Born in Gdańsk, Poland, Ewa Juszkiewicz lives and works in Warsaw. She earned an MA in painting from the Akademia Sztuk Pięknych, Gdańsk, in 2009, and a PhD from the Akademia Sztuk Pięknych im. Jana Matejki, Krakow, in 2016. Juszkiewicz began her female portrait series in 2011 and continues to explore the unsettling possibilities it holds out, evoking the uncanny without compromising the aesthetic harmony of the images from which she works. Classical in method but subversive, eerie, even rebellious in content, her paintings deconstruct ideals of feminine beauty and the contexts in which they have arisen and persist. In 2015, Juszkiewicz produced a series of paintings of artworks considered missing, or lost to theft, fire, or conflict.

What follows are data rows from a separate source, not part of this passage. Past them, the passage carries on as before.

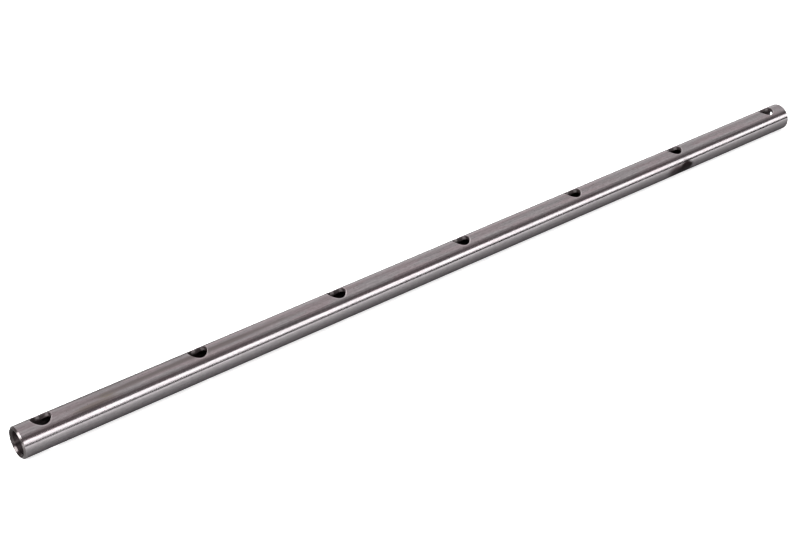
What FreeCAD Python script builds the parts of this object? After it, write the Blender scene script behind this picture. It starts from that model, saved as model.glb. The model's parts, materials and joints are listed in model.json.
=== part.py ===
import FreeCAD, Part
import os

from FreeCAD import Placement, Rotation, Vector

# Rocker shaft of a six-cylinder engine with overhead valves, in millimetres.
# One hollow ground steel shaft. Seven bolts pass straight through it into the rocker stands, and the
# rockers turn on the round outside between them. Oil runs along the gallery and out to each rocker.
# Frame: the origin is on the shaft's axis at mid-length, +X runs along it, +Z is the way the bolts leave.

# Shaft
SHAFT_DIA = 25.0            # ground outside, the journal of every rocker
GALLERY_DIA = 18.0          # oil gallery, bored from end to end
END_CHAMFER = 1.2           # 45 degrees, outside edge of each end
GALLERY_CHAMFER = 1.6       # 45 degrees, mouth of the gallery

# Bolt holes, straight through both walls
CYLINDER_PITCH = 130.0      # from one bolt hole to the next
BAY_COUNT = 6               # one bay between bolt holes for each cylinder
END_MARGIN = 21.0           # from the last bolt hole's centre to the end face
BOLT_HOLE_DIA = 15.0
BOLT_RIM_CHAMFER = 0.4      # follows the curved rim on the outside of the shaft

# Oil holes, through the lower wall only, under the middle of each rocker
ROCKER_OFFSET = 30.0        # from a bay's middle to its two rockers
OIL_HOLE_DIA = 3.0
OIL_RIM_CHAMFER = 0.3

# What follows from them
SHAFT_R = SHAFT_DIA / 2
GALLERY_R = GALLERY_DIA / 2
BOLTED_LENGTH = CYLINDER_PITCH * BAY_COUNT
HALF_LENGTH = BOLTED_LENGTH / 2 + END_MARGIN
BOLT_X = [CYLINDER_PITCH * i - BOLTED_LENGTH / 2 for i in range(BAY_COUNT + 1)]
BAY_X = [(left + right) / 2 for left, right in zip(BOLT_X, BOLT_X[1:])]
OIL_X = [middle + way * ROCKER_OFFSET for middle in BAY_X for way in (-1, 1)]
DRILL_REACH = SHAFT_DIA     # a drill's length each way from the axis, clear of the far side
ON_SURFACE = 0.001          # how near a point must be to count as on a surface


def turned_blank():
    """The shaft before drilling. Its outside and gallery are turned bay by bay, with a line at each bolt hole."""
    outside = [(-HALF_LENGTH, SHAFT_R - END_CHAMFER), (-HALF_LENGTH + END_CHAMFER, SHAFT_R)]
    outside += [(x, SHAFT_R) for x in BOLT_X]
    outside += [(HALF_LENGTH - END_CHAMFER, SHAFT_R), (HALF_LENGTH, SHAFT_R - END_CHAMFER)]
    gallery = [(HALF_LENGTH, GALLERY_R + GALLERY_CHAMFER), (HALF_LENGTH - GALLERY_CHAMFER, GALLERY_R)]
    gallery += [(x, GALLERY_R) for x in reversed(BOLT_X)]
    gallery += [(-HALF_LENGTH + GALLERY_CHAMFER, GALLERY_R), (-HALF_LENGTH, GALLERY_R + GALLERY_CHAMFER)]
    outline = [Vector(x, radius, 0) for x, radius in outside + gallery]
    profile = Part.Face(Part.makePolygon(outline + outline[:1]))
    return profile.revolve(Vector(0, 0, 0), Vector(1, 0, 0), 360)


def drill(x, diameter, bottom, top):
    """An upright drill at x. Its seam faces +Y, where the line between two bays meets the hole."""
    tool = Part.makeCylinder(diameter / 2, top - bottom)
    tool.Placement = Placement(Vector(x, 0, bottom), Rotation(Vector(0, 0, 1), 90))
    return tool


def on_rim(point, x, diameter, side):
    """Is the point where the hole at x meets the outside of the shaft, above (1) or below (-1)?"""
    in_hole = abs((point.x - x) ** 2 + point.y ** 2 - (diameter / 2) ** 2) < ON_SURFACE * diameter
    on_shaft = abs(point.y ** 2 + point.z ** 2 - SHAFT_R ** 2) < ON_SURFACE * SHAFT_DIA
    return in_hole and on_shaft and point.z * side > 0


def rim_edges(shape, holes, diameter, sides):
    """The edges round the outer rims of the holes at these places."""
    found = []
    for edge in shape.Edges:
        span = edge.LastParameter - edge.FirstParameter
        points = [edge.valueAt(edge.FirstParameter + share * span) for share in (0.1, 0.5, 0.9)]
        for x in holes:
            if any(all(on_rim(p, x, diameter, side) for p in points) for side in sides):
                found.append(edge)
    return found


def rocker_shaft():
    bolt_drills = [drill(x, BOLT_HOLE_DIA, -DRILL_REACH, DRILL_REACH) for x in BOLT_X]
    oil_drills = [drill(x, OIL_HOLE_DIA, -DRILL_REACH, 0) for x in OIL_X]
    shaft = turned_blank().cut(bolt_drills + oil_drills).Solids[0]
    bolt_rims = rim_edges(shaft, BOLT_X, BOLT_HOLE_DIA, (1, -1))
    shaft = shaft.makeChamfer(BOLT_RIM_CHAMFER, bolt_rims).Solids[0]
    oil_rims = rim_edges(shaft, OIL_X, OIL_HOLE_DIA, (-1,))
    return shaft.makeChamfer(OIL_RIM_CHAMFER, oil_rims).Solids[0]


os.makedirs("parts", exist_ok=True)
rocker_shaft().exportStep("parts/rocker_shaft.step")
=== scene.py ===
import json
import math
from collections import namedtuple

import bmesh
import bpy
import numpy as np
from mathutils import Euler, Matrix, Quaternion, Vector


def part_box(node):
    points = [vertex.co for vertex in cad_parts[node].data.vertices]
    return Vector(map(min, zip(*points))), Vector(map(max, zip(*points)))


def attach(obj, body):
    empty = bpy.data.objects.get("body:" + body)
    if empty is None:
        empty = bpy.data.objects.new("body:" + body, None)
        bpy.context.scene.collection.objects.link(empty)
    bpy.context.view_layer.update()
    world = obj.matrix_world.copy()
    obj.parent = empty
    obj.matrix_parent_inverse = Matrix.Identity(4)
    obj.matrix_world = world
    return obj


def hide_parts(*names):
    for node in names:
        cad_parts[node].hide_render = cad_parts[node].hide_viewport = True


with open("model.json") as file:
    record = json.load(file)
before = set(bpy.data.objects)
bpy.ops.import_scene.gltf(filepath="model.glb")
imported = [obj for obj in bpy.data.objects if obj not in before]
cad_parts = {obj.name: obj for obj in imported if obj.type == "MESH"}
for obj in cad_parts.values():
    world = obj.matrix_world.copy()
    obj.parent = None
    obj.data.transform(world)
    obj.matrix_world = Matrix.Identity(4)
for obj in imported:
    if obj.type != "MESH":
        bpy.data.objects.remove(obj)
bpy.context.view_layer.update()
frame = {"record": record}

# Rocker shaft: one hollow ground steel shaft along X with seven upright bolt holes through both walls and
# an oil hole under each rocker. Lengths are metres; MM turns a size in millimetres to metres.
MM = 0.001

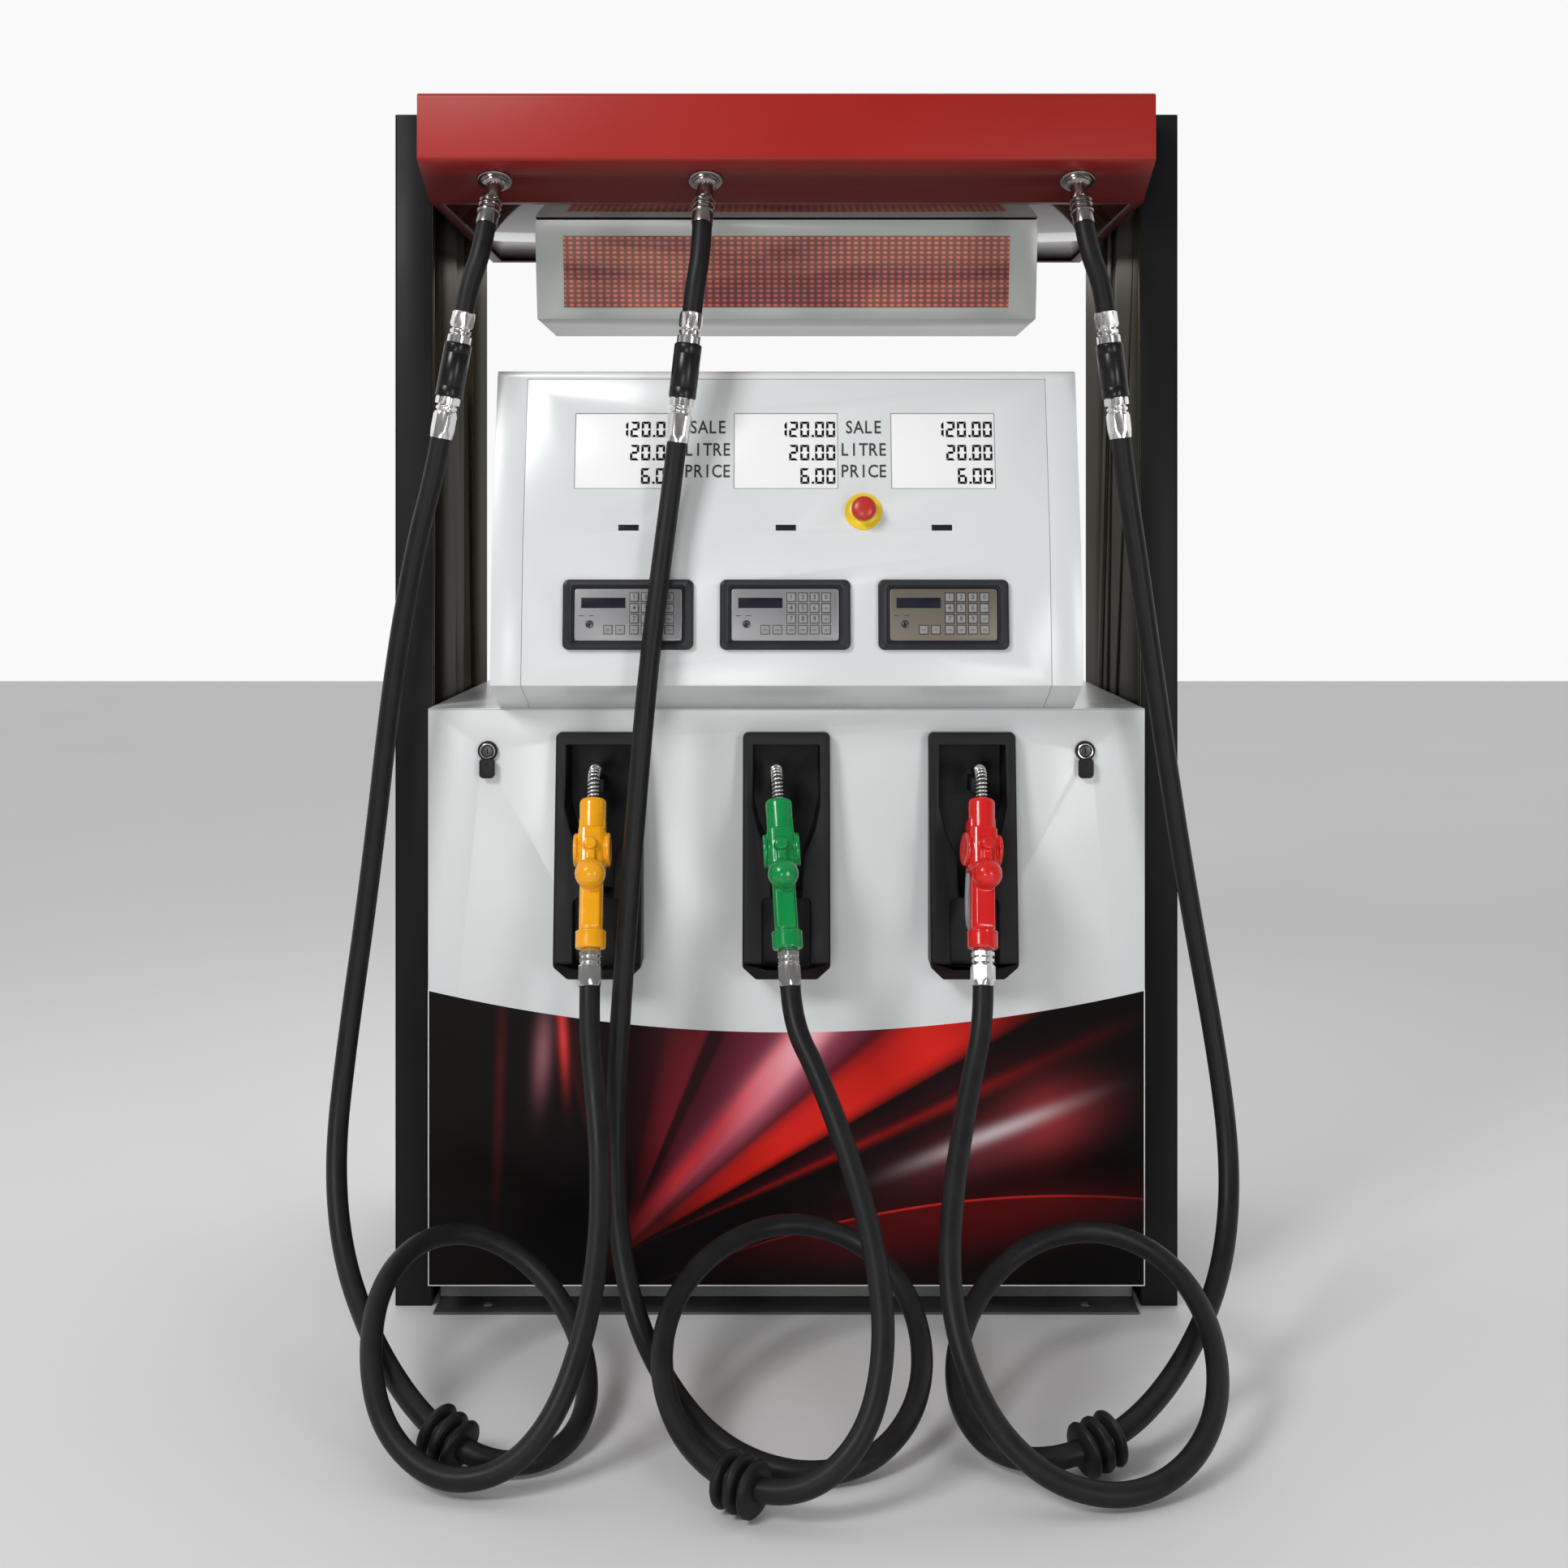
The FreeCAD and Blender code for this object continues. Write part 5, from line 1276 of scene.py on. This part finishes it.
def make_keys(place, side):
    """The keys with their marks, and the dark gaps around them."""
    gaps, keys, marks = Parts(), Parts(), Parts()
    hole = 2 * KEY_HALF - 0.0001
    for (x, y), text in zip(key_centres(), DIGITS):
        frame_bars(gaps, (x, y), (hole, hole), 0.0008, 0.0034, 0.0042, place)
        key_cap(keys, (x, y), place)
        if text:
            write_text(marks, text, (x, y), 0.0072, place, 0.00565)
        else:
            marks.block((x - 0.0035, y - 0.0002, 0.0054), (x + 0.0035, y + 0.0005, 0.0057), place)
            marks.block((x - 0.0022, y - 0.0021, 0.0054), (x + 0.0022, y - 0.0014, 0.0057), place)
    gaps.piece(f"keypad_gaps_{side}", "lcd_black", "keypad_steel")
    body = f"keys_{side}"
    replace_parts(keys.piece(f"keypad_keys_{side}", "key_steel", "key_metal", body), body)
    marks.piece(f"keypad_marks_{side}", "label_ink", "key_metal", body)


def make_legends(place, side):
    legends = Parts()
    for x in (-0.0745, -0.0585):
        legends.block((x - 0.004, -0.0022, 0.0040), (x + 0.004, -0.0010, 0.00415), place)
    legends.piece(f"keypad_legends_{side}", "label_ink", "keypad_steel")


def make_key_switch(place, side):
    lock = place @ Matrix.Translation((*KEY_SWITCH, 0))
    body = f"key_switch_{side}"
    barrel = Parts().lathe([(-7, 4.4), (4.3, 4.4), (4.3, 6), (5.2, 6.2), (5.8, 5.8), (6, 5), (5.5, 4.2),
                            (5.4, 2)], lock, 48)
    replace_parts(barrel.piece(f"key_lock_{side}", "lock_steel", "chrome_parts", body), body)
    keyway = Parts().block((-0.0007, -0.0028, 0.0053), (0.0007, 0.0028, 0.0058), lock, radius=0.0002,
                           segments=1)
    keyway.piece(f"key_slot_{side}", "lcd_black", "chrome_parts", body)


def make_keypads():
    bezels = Parts()
    plates = []
    for side in SIDES:
        place = face_matrix(*LOWER_FACE, across=KEYPAD_X[side]) @ Matrix.Translation((0, 0.1126, 0))
        finish = "plate_bronze" if side == "right" else "plate_steel"
        make_bezel(bezels, place)
        plates.append(make_plate(place, finish, f"keypad_face_{side}"))
        make_screen(place, finish, side)
        make_keys(place, side)
        make_legends(place, side)
        make_key_switch(place, side)
    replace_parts(bezels.piece("keypad_frames", "bezel_plastic", "dark_bezel", sharp=28), "keypad_bezels")
    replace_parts(plates[0], "keypad_plates")


def make_head():
    for node in ("head_housing", "head_front_panel", "head_rear_door"):
        refined(node, "silver_paint", 0.5)
    make_displays()
    make_stop_button()
    make_keypads()


make_head()


# ---------------------------------------------------------------- inside

def make_inside():
    for node, material, width in (("pump_units", "pump_iron", 2.0), ("pump_motors", "motor_paint", 1.5),
                                  ("flow_meters", "cast_aluminium", 1.5), ("control_box", "grey_box", 1.0)):
        refined(node, material, width)
    repaint("riser_pipes", "pipe_steel")


make_inside()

Using archival photographs, she re-created these originals, replacing missing colors and details with her own interpretations. Selecting subjects based on their nostalgic evocation of her own losses, she entwines the shared and the secret, underscoring the commonality of memory. In paintings from 2020, she treats the female body and head in a quasi-sculptural manner, assembling precise depictions of hair, leaves, and fabric into hybrid creatures in which the worlds of nature and the senses are interlaced with storied images and symbols. Interested in contrasts, contradictions, and seemingly incompatible juxtapositions, Juszkiewicz analyzes and transforms the past—in dialogue with the modern-day—broadening our interpretation of history through change and deconstruction.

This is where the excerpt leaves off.